Indeed, in the original Pluto plans, there was to be additional trains of gas and, while they may still take place, the company’s discovery of new gas reserves in the Pluto area has been disappointing.

So suddenly you start to look at Woodside from a totally different perspective. And I hasten to add we may have to look at other Australian LNG operators in the same way given Australian costs. Woodside reported that in the 2012 calendar year, its underlining profit was just under $US2.1 billion. And, of course, there were new production records given the commissioning of Pluto. The profit equalled earnings per share of $US2.53, and the company paid a dividend of $US1.30. Is the company likely to earn greater profits than this? It is true that in 2013 it will enjoy a full year’s production from Pluto, but in the next two or three years it is hard to see any further substantial increase in its production.

And so the profit will depend on the movements in the LNG, gas and oil prices, plus the Australian dollar. Because hydrocarbons are priced in American dollars, if the Australian dollar was to fall then profits expressed in Australian dollars would rise, all other things being equal.

The group has reduced its gearing to a mere 11.2%, with total debt at $4.3 billion. So this is a company that is capable of actually paying out much greater dividends if it moves out of the growth phase into an income-producing phase. But, of course, an oil/ gas company is not a bank or industrial company — when reserves start to fall the markets punish oil/gas companies despite income. So oil and gas companies must continue to explore and must try and replace the gas and oil that they are selling if they are to maintain their share price. Accordingly, Woodside has some difficult decisions to make but I suspect that it is going to move towards the higher-income profile despite its difficult problem.

Dividends could be increased substantially as the cash flow comes through, and as assets are depreciated so there will be scope for capital returns as well.

But the Woodside share price has always been geared towards growth. In recent weeks we have seen a fall in Woodside shares from around $39, and although this week we saw some recovery the market nervousness is reflecting the fact that Woodside’s growth momentum is not only under question but also has much higher risk.

So this is a stock to treat with some caution, although I underline that the group is still optimistic about Browse, Sunrise and Leviathan in Israel and understandably doesn’t share my nervousness about the longer-term price of LNG.

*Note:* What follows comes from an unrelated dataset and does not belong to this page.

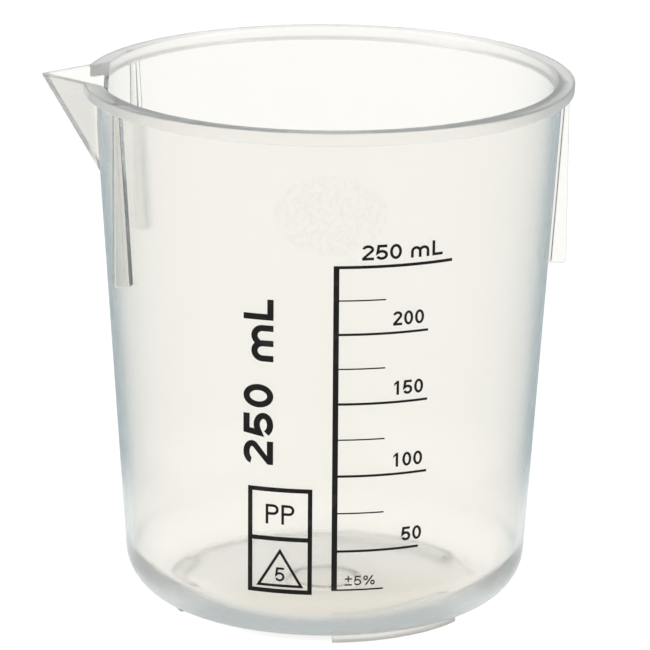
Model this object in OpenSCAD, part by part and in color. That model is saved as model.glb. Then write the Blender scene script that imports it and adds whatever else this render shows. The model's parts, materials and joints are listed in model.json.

Don’t be misled by the fact that Woodside may currently pay a higher yield than BHP. According to Bloomberg, BHP has a net yield of 2.9% - grossed up to include the benefits of franking it becomes 4.1%. Woodside has a net yield of 3.39%, while grossed up it is 4.8%.The point is that BHP is reshaping its returns towards better future income streams for its shareholders.

I think the BHP change of direction will affect many other companies. Woodside will be one of them. But whereas BHP has enormous reserves of all the minerals it produces, Woodside will still have to allocate money to try and maintain its reserve levels because, unless it does that, its share price will be affected.